• _Problem to work on_:
Reproduce the section of the listing that begins at the line containing "place('seat_shell', geometry_of(seat_shell()), shell_plastic);" and finishes at the line containing "cad_parts[node].hide_render = cad_parts[node].hide_viewport". Include both end lines and nothing beyond them.

• _Available data_:
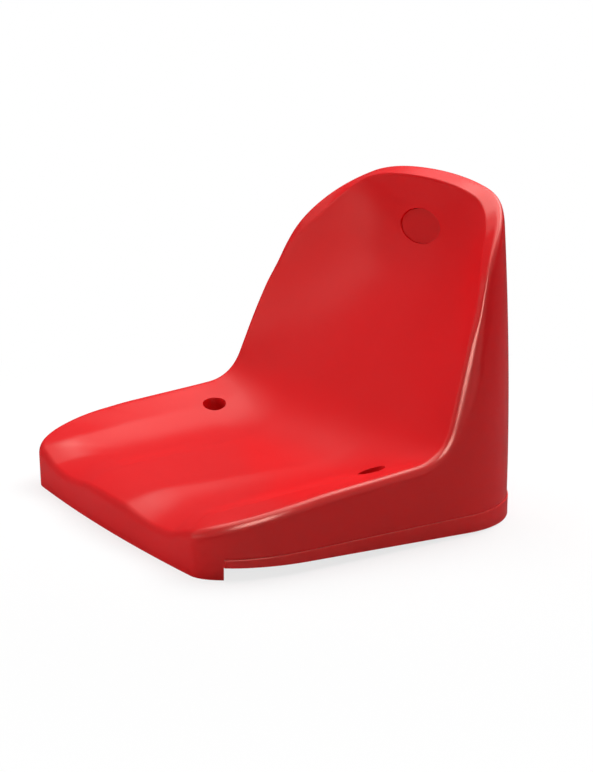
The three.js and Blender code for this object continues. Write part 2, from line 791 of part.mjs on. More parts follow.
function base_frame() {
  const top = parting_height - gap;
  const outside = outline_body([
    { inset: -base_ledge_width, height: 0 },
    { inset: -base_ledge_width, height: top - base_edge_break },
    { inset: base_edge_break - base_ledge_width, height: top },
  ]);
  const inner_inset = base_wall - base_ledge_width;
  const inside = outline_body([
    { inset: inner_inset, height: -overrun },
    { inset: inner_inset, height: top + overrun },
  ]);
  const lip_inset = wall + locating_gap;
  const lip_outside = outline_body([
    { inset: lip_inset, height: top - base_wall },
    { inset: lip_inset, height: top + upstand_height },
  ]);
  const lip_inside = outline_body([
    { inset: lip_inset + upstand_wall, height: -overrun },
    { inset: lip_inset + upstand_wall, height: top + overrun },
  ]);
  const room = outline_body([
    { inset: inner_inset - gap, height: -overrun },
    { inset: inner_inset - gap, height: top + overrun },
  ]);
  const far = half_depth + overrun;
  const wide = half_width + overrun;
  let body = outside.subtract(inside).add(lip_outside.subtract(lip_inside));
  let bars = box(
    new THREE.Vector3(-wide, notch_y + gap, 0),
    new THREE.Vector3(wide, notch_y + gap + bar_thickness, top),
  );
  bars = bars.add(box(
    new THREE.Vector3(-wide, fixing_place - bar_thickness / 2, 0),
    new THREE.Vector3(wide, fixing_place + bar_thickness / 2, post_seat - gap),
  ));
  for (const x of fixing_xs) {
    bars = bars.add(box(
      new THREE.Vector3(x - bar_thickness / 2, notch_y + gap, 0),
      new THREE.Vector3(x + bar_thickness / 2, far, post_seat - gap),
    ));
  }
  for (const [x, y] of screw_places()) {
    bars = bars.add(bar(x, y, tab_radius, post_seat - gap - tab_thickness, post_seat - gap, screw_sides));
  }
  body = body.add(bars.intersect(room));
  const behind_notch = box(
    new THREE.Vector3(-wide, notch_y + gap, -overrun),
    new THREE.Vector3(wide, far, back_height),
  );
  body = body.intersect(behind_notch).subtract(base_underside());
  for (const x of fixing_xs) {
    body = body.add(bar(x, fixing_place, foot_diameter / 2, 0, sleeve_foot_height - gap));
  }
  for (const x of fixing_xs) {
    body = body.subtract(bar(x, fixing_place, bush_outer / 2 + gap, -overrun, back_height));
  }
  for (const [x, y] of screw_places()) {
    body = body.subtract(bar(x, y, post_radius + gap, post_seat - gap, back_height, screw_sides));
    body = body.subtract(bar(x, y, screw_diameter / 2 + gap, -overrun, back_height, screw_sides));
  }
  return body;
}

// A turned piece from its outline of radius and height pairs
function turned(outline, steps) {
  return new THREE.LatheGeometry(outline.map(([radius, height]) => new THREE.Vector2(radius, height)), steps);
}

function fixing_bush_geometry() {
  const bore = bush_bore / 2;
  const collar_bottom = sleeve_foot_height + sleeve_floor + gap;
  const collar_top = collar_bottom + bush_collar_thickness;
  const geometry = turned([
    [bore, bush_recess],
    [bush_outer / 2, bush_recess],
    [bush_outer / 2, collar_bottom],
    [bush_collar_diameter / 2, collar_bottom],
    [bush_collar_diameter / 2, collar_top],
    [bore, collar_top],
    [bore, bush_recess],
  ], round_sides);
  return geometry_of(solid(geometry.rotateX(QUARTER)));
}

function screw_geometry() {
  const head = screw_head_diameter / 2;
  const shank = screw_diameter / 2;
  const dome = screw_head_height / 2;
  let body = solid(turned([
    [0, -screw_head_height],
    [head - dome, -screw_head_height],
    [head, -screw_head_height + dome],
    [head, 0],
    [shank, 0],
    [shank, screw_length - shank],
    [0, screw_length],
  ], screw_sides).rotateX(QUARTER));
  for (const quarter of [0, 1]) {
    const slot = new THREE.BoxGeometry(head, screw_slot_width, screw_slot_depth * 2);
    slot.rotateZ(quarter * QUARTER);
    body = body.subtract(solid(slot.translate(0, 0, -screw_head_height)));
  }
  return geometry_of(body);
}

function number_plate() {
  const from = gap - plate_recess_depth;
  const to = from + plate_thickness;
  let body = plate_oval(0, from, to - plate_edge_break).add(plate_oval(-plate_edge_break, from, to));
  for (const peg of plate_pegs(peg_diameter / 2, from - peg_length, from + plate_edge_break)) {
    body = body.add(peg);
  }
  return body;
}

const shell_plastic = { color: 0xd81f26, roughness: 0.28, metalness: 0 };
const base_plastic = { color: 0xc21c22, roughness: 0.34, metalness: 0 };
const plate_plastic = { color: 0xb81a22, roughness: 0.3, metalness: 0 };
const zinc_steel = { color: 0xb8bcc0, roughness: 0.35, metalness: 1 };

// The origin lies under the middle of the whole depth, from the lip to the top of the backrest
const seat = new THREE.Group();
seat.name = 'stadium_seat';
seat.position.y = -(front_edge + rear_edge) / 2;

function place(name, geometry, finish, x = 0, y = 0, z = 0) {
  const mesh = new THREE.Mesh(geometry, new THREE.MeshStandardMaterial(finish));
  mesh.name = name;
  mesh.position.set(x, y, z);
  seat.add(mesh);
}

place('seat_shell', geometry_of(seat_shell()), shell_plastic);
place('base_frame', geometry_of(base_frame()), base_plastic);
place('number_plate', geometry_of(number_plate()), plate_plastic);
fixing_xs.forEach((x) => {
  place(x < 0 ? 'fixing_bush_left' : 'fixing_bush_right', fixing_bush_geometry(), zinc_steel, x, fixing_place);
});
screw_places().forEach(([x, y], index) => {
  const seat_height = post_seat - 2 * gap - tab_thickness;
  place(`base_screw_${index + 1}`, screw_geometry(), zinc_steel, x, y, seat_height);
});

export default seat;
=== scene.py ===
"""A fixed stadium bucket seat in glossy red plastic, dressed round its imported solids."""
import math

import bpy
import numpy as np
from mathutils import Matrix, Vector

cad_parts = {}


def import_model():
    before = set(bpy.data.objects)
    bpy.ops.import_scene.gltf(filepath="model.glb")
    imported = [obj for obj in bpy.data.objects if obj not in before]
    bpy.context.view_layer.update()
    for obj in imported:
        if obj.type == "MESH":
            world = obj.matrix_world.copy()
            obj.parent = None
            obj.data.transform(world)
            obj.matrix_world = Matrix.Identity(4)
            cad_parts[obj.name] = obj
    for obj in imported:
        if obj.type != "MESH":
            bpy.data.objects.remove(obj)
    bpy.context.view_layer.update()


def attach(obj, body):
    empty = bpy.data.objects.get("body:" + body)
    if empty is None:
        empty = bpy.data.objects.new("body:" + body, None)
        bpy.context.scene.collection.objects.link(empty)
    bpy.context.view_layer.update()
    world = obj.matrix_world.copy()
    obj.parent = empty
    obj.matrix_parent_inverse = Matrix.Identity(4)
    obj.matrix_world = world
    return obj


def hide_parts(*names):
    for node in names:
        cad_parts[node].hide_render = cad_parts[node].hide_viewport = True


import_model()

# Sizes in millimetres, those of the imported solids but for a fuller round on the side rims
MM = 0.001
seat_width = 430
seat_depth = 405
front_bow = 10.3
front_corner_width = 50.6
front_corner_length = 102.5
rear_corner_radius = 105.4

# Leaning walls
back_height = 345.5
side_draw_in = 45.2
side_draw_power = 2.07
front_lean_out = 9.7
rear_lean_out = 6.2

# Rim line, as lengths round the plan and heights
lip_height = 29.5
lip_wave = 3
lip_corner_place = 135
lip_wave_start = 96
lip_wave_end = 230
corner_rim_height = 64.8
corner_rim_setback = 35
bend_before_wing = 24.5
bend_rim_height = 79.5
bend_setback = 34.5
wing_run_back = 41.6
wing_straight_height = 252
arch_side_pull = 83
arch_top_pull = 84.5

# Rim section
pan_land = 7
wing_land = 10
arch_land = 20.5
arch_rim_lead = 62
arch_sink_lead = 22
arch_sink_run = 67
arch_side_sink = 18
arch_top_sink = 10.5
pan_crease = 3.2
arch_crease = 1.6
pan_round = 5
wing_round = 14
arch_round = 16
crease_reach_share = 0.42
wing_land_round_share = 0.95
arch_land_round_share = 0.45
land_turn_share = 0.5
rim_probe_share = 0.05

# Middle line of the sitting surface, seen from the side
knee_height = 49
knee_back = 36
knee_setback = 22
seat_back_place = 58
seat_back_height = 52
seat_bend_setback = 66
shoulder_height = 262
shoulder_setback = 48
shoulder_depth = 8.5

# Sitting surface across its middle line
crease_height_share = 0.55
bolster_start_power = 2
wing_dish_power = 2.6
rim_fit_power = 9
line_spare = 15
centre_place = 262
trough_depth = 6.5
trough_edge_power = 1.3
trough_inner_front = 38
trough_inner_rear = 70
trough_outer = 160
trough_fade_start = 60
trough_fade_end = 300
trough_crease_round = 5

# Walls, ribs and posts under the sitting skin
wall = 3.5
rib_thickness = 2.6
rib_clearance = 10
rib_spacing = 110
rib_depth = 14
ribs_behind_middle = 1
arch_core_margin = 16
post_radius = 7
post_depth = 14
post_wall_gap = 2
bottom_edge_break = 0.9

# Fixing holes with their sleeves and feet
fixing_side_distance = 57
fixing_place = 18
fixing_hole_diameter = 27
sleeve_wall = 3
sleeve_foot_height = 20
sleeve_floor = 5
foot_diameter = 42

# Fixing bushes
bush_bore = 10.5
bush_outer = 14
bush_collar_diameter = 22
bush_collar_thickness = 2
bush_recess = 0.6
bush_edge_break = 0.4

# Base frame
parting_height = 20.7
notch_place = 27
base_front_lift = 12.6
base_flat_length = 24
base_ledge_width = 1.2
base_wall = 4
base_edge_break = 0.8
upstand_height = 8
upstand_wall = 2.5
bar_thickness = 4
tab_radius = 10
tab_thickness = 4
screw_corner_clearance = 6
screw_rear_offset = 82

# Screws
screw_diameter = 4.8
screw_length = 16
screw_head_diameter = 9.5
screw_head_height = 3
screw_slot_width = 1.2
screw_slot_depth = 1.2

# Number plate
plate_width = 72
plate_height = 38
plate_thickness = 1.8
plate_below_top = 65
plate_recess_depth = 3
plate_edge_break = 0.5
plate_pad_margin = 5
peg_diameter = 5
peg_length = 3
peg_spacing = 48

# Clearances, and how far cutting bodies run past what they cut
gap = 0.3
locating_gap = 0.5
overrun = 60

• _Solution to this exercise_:
place('seat_shell', geometry_of(seat_shell()), shell_plastic);
place('base_frame', geometry_of(base_frame()), base_plastic);
place('number_plate', geometry_of(number_plate()), plate_plastic);
fixing_xs.forEach((x) => {
  place(x < 0 ? 'fixing_bush_left' : 'fixing_bush_right', fixing_bush_geometry(), zinc_steel, x, fixing_place);
});
screw_places().forEach(([x, y], index) => {
  const seat_height = post_seat - 2 * gap - tab_thickness;
  place(`base_screw_${index + 1}`, screw_geometry(), zinc_steel, x, y, seat_height);
});

export default seat;
=== scene.py ===
"""A fixed stadium bucket seat in glossy red plastic, dressed round its imported solids."""
import math

import bpy
import numpy as np
from mathutils import Matrix, Vector

cad_parts = {}


def import_model():
    before = set(bpy.data.objects)
    bpy.ops.import_scene.gltf(filepath="model.glb")
    imported = [obj for obj in bpy.data.objects if obj not in before]
    bpy.context.view_layer.update()
    for obj in imported:
        if obj.type == "MESH":
            world = obj.matrix_world.copy()
            obj.parent = None
            obj.data.transform(world)
            obj.matrix_world = Matrix.Identity(4)
            cad_parts[obj.name] = obj
    for obj in imported:
        if obj.type != "MESH":
            bpy.data.objects.remove(obj)
    bpy.context.view_layer.update()


def attach(obj, body):
    empty = bpy.data.objects.get("body:" + body)
    if empty is None:
        empty = bpy.data.objects.new("body:" + body, None)
        bpy.context.scene.collection.objects.link(empty)
    bpy.context.view_layer.update()
    world = obj.matrix_world.copy()
    obj.parent = empty
    obj.matrix_parent_inverse = Matrix.Identity(4)
    obj.matrix_world = world
    return obj


def hide_parts(*names):
    for node in names:
        cad_parts[node].hide_render = cad_parts[node].hide_viewport = True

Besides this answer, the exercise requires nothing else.